Lance: Yeah. I would say we’ve had a few of those. But the one that comes to mind just happened recently. Our older son really likes to go on errands with Kristy or I, and just really likes to help and be included in doing things. The other day, the boys were playing with some toys in the play area. Kristy needed to run to the store really quick to get an ingredient for dinner. She came by and told him that she was going to go to the store and that she’d be right back. And he seemed okay with that and continued playing.
But once she shut the door, it’s almost like he snapped out of it and saw that he’s missing this opportunity to run an errand with his mom and ran to the door crying. He’s figured out how to unlock the door and get outside so I had to quickly run over to the door and lock it by taking the key out of the deadbolt to basically keep him from going out and chasing her down the block. This upset him even more and he started screaming and crying.
So that was a great time to use some Active Listening with him. I got down next to him and just gave him a big hug and just started listening to him. “You really wanted to go with mom on this errand.” “You enjoy helping her pick out stuff and paying for them at the store.” “And you’re really upset that she left without you. “ And he was like, “Yeah, I’m really sad.

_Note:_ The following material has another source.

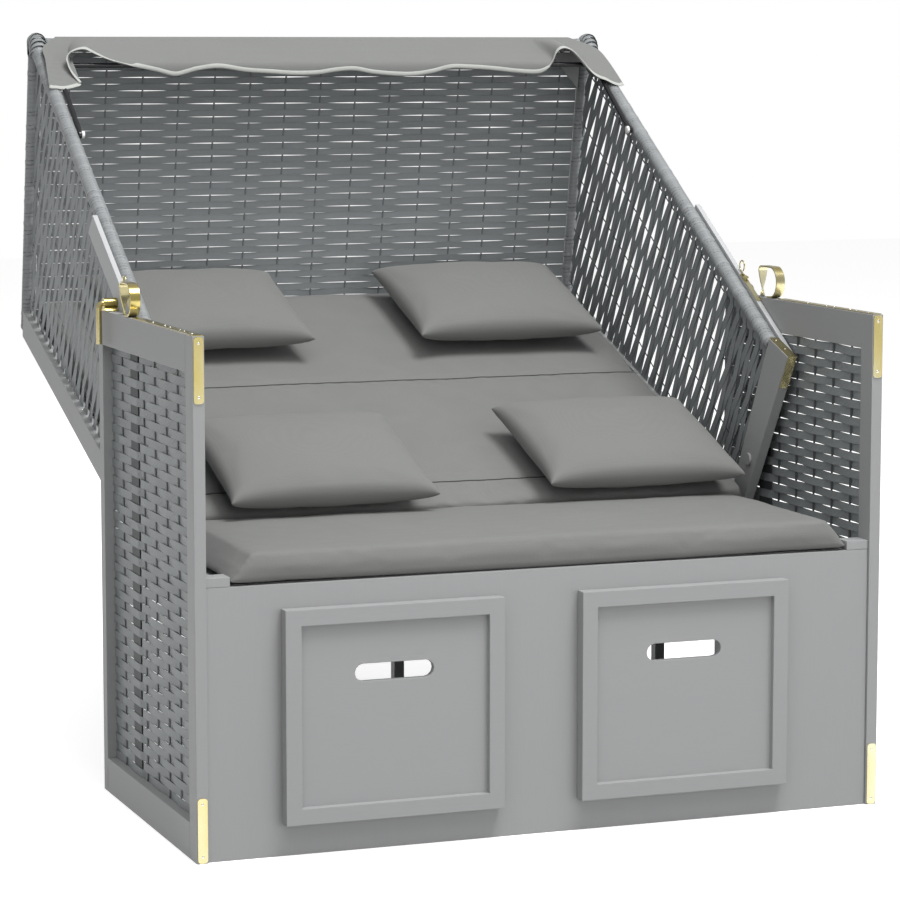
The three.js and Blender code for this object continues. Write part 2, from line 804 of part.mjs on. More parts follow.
// Triangles of the band between two rows of points that both run the same way
function zipped(lower, upper) {
  const faces = [];
  let [i, j] = [0, 0];
  while (i < lower.length - 1 || j < upper.length - 1) {
    const useLower = j === upper.length - 1 || (i < lower.length - 1 && lower[i + 1][0] <= upper[j + 1][0]);
    faces.push([lower[i], useLower ? lower[i + 1] : upper[j + 1], upper[j]]);
    if (useLower) i++;
    else j++;
  }
  return faces;
}

// Flat plate from triangles of [y, z] points, walled along the edges that only one triangle has
function thickened(faces, x, thickness) {
  const edges = new Map();
  const key = (point) => point.map((value) => value.toFixed(3)).join();
  for (const face of faces) {
    face.forEach((start, i) => {
      const end = face[(i + 1) % face.length];
      if (key(start) === key(end)) return;
      const reverse = `${key(end)} ${key(start)}`;
      if (!edges.delete(reverse)) edges.set(`${key(start)} ${key(end)}`, [start, end]);
    });
  }
  const walls = [...edges.values()].flatMap(([start, end]) =>
    patch([
      [at(x, start), at(x, end)],
      [at(x + thickness, start), at(x + thickness, end)],
    ]),
  );
  return closedBody([
    ...faces.map(([a, b, c]) => [at(x + thickness, a), at(x + thickness, b), at(x + thickness, c)]),
    ...faces.map(([a, b, c]) => [at(x, a), at(x, c), at(x, b)]),
    ...walls,
  ]);
}

// Back frame: origin on the hood's rear bottom edge, Z along the back, Y away from the sitter
const backWeaveFront = backWeaveInset + weaveThickness;
const roofRailAlong = (() => {
  const [y, z] = [roofRear[0] - bottomRear[0], roofRear[1] - bottomRear[1]];
  return y * Math.sin(radians(backLean)) + z * leanCos;
})();

function backBottomRail() {
  const half = boardInnerX - touchGap;
  return block([-half, half], [-backWeaveFront, 0], [0, bottomRailHeight]);
}

function backWeave() {
  const half = hoodOuterX - backRailWidth - touchGap;
  const top = roofRailAlong - barRadius - touchGap;
  return block(
    [-half, half],
    [-backWeaveFront, -backWeaveInset],
    [bottomRailHeight + touchGap, top],
  );
}

// Wooden strip outside the front bar, notched where it rests on the locking bolt
function guideStrip() {
  const front = frontY + guideSetback;
  const [boltLocalY, boltLocalZ] = toHood(boltAxis);
  const heading = (Math.atan2(-boltLocalY, boltLocalZ) * halfTurn) / Math.PI;
  const notch = arc(
    [boltLocalY, boltLocalZ],
    boltDiameter / 2 + slideClearance,
    heading - quarterTurn,
    heading - quarterTurn - halfTurn,
    ringSteps / 2,
  );
  const slide = line([0, 0], [boltLocalZ, -boltLocalY]);
  const edge = line([guideRear, 0], [0, 1]);
  const mouth = (point) => meeting(line(point, slide[1]), edge);
  const outline = [
    [front, bottomZ],
    [guideRear, bottomZ],
    mouth(notch[0]),
    ...notch,
    mouth(notch.at(-1)),
    [guideRear, bottomZ + guideLength + guideEndSlant],
    [front, bottomZ + guideLength],
  ];
  const inner = hoodOuterX + touchGap;
  return plate(outline, inner, inner + guideThickness);
}

// Place in the hood frame of a point given in the chair's frame
function toHood([y, z]) {
  const [dy, dz] = [y - pivotY, z - pivotHeight];
  const [c, s] = [Math.cos(hoodTurn), Math.sin(hoodTurn)];
  return [dy * c + dz * s, dz * c - dy * s];
}

// Sleeve on a foot that the locking bolt slides in
function boltBarrel() {
  const [y, z] = boltAxis;
  const bottom = sideHeight + touchGap;
  const footTop = bottom + barrelFootThickness;
  const half = barrelFootDepth / 2;
  const neck = barrelNeck / 2;
  const lift = (Math.asin(neck / (barrelDiameter / 2)) * halfTurn) / Math.PI;
  const outline = [
    [y - half, bottom],
    [y + half, bottom],
    [y + half, footTop],
    [y + neck, footTop],
    ...arc([y, z], barrelDiameter / 2, lift - quarterTurn, fullTurn - quarterTurn - lift, ringSteps),
    [y - neck, footTop],
    [y - half, footTop],
  ];
  return plate(outline, innerX, innerX + barrelLength, [circle([y, z], slideBore, rodSides)]);
}

// Round bolt whose outer end is bent down as its handle
function lockingBolt() {
  const [y, z] = boltAxis;
  const handleX = innerX + boltReach;
  const bend = arc([handleX - boltBend, z - boltBend], boltBend, quarterTurn, 0, bendSteps);
  const path = [[innerX - boltTipInset, z], ...bend, [handleX, z - boltDrop]];
  return rod(path.map(([px, pz]) => new THREE.Vector3(px, y, pz)), backwards, boltDiameter, rodSides);
}

const guideMidX = hoodOuterX + touchGap + guideThickness / 2;
const plateFace = frontY + guideSetback - touchGap - plateThickness;

function stripPlate() {
  const start = plateStart + bottomZ;
  return block(
    [guideMidX - guideThickness / 2, guideMidX + guideThickness / 2],
    [plateFace, plateFace + plateThickness],
    [start, start + plateLength],
  );
}

// Wire clip: a leg under a screw cap on the plate, and an open ring to pull on
function ringClip() {
  const lineY = plateFace - touchGap - clipWire / 2;
  const capZ = bottomZ + plateStart + plateLength - clipCapInset;
  const ringZ = capZ + clipLegLength;
  const ring = arc([lineY - clipRingRadius, ringZ], clipRingRadius, 0, fullTurn - clipOpening, ringSteps);
  const path = [[lineY, capZ], ...ring].map((point) => at(guideMidX, point));
  const wire = rod(path, sideways, clipWire, wireSides);
  const capBase = plateFace - touchGap;
  const cap = new THREE.CylinderGeometry(
    clipCapDiameter / 2,
    clipCapDiameter / 2,
    clipCapHeight,
    rodSides,
  );
  cap.translate(guideMidX, capBase - clipCapHeight / 2, capZ);
  return join([wire, cap]);
}

// Awning bow: origin on its pivots, one rod bent twice, with a knob at each end
function awningBow() {
  const armX = barX - barRadius - awningRodInset;
  const bendOut = armX - awningBend;
  const turn = (sx, from, to) =>
    arc([sx * bendOut, awningArm - awningBend], awningBend, from, to, bendSteps);
  const path = [
    [-armX, 0],
    ...turn(-1, halfTurn, quarterTurn),
    ...turn(1, quarterTurn, 0),
    [armX, 0],
  ].map(([x, z]) => new THREE.Vector3(x, 0, z));
  const pieces = [rod(path, backwards, awningRod, wireSides)];
  for (const side of [-1, 1]) {
    const ends = [side * (armX - knobLength), side * (armX + awningRodInset - touchGap)];
    const [low, high] = ends.sort((a, b) => a - b);
    pieces.push(crossRod([0, 0], knobDiameter / 2, low, high));
  }
  return join(pieces);
}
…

I really wanted to be with her.” After doing that just a few times, you could see his emotional temperature coming down to where he began calming down by just being able to express himself and showing empathy with him.
By that time she was already coming back. She opened the door and he came up to her and said, “Mommy, I really wanted to go with you.” And she’s said, “Oh, I’m sorry. I told you I was leaving, but it sounds like after I left you really wanted to go with me. I’m sorry, I’ll make sure to ask you again next time if you want to do that.” And then he was fine after that. He was able to help her get all the ingredients together for dinner, and helped her cook, which he loves to do. So it was really neat to see just how some Active Listening can help in those situations by being understood and validate his feelings.
Sheryl: Have you had any difficulties or challenges in using the skills?
Lance: Yes. I think the biggest challenge for me and for Kristy is that we didn’t grow up with these skills. So we try not to fall back to the way we used to communicate and the way we used to handle situations. I think that has been the biggest challenge. But what’s great is that we continue to use them to where they are becoming second nature to us and you’re not even aware you’re using them.
Also, I used to think I was a good listener. But after learning these skills and especially Roadblocks, I realized that I used a lot of praising and reassuring when listening to someone. Now that I’m aware of those roadblocks, I can think of a better way to respond by Active Listening to them.
Sheryl: Do you have any other thoughts you would like to share with other parents about using the skills and how they might benefit their families and kids?
Lance: I’m just really thankful that my wife and I have been introduced to these skills. They really do work and really help in building strong, trusting, open relationships with your children, with your spouse, and with anyone that you come in contact with. I really feel that these skills should be learned by everyone to help bring more peace and love to this world that really needs it right now.